## Start Records provided
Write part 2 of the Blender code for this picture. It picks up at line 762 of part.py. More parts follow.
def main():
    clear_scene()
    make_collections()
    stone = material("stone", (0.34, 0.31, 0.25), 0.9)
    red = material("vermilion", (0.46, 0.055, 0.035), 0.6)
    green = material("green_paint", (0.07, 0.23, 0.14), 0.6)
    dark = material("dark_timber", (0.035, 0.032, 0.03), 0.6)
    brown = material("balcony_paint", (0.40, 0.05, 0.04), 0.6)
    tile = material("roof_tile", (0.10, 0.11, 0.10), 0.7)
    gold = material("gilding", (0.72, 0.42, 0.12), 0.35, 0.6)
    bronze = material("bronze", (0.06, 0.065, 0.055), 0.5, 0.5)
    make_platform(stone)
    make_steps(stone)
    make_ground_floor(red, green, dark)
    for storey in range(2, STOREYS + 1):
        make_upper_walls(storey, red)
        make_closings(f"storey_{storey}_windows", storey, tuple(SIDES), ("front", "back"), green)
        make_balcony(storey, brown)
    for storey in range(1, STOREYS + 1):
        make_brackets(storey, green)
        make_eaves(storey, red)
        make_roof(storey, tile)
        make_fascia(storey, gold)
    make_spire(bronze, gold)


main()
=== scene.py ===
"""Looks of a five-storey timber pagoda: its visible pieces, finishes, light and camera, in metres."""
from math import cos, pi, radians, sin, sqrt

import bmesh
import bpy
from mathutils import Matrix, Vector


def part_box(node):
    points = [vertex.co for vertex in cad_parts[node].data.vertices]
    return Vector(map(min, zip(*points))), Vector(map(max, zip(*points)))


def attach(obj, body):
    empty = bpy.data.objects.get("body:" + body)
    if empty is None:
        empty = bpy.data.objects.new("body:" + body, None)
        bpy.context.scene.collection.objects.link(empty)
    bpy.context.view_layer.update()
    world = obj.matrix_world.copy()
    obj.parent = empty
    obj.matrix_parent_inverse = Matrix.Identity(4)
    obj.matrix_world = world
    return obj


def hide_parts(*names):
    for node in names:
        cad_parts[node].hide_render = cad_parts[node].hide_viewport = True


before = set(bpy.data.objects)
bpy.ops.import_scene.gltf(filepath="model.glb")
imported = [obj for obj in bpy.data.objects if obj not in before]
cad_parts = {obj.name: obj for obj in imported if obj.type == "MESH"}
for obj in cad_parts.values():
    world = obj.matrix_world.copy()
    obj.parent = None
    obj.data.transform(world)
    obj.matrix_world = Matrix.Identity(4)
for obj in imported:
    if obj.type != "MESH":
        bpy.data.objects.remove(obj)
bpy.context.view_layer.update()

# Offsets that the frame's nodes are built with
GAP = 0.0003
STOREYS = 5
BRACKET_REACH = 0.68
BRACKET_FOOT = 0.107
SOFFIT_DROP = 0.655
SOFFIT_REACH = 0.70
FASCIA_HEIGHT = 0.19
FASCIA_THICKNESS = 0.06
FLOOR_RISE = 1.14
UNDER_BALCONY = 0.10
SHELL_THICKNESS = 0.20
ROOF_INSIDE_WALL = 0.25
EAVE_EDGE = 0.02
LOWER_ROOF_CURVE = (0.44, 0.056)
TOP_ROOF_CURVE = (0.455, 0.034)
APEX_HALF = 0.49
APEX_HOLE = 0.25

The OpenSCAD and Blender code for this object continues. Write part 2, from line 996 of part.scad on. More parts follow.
## End Records provided
(Direction) Your task is to repeat exactly the lines from the one that contains "make_eaves(storey, red)" through the one that contains "imported = [obj", with both end lines included.

(Task answer)
        make_eaves(storey, red)
        make_roof(storey, tile)
        make_fascia(storey, gold)
    make_spire(bronze, gold)


main()
=== scene.py ===
"""Looks of a five-storey timber pagoda: its visible pieces, finishes, light and camera, in metres."""
from math import cos, pi, radians, sin, sqrt

import bmesh
import bpy
from mathutils import Matrix, Vector


def part_box(node):
    points = [vertex.co for vertex in cad_parts[node].data.vertices]
    return Vector(map(min, zip(*points))), Vector(map(max, zip(*points)))


def attach(obj, body):
    empty = bpy.data.objects.get("body:" + body)
    if empty is None:
        empty = bpy.data.objects.new("body:" + body, None)
        bpy.context.scene.collection.objects.link(empty)
    bpy.context.view_layer.update()
    world = obj.matrix_world.copy()
    obj.parent = empty
    obj.matrix_parent_inverse = Matrix.Identity(4)
    obj.matrix_world = world
    return obj


def hide_parts(*names):
    for node in names:
        cad_parts[node].hide_render = cad_parts[node].hide_viewport = True


before = set(bpy.data.objects)
bpy.ops.import_scene.gltf(filepath="model.glb")
imported = [obj for obj in bpy.data.objects if obj not in before]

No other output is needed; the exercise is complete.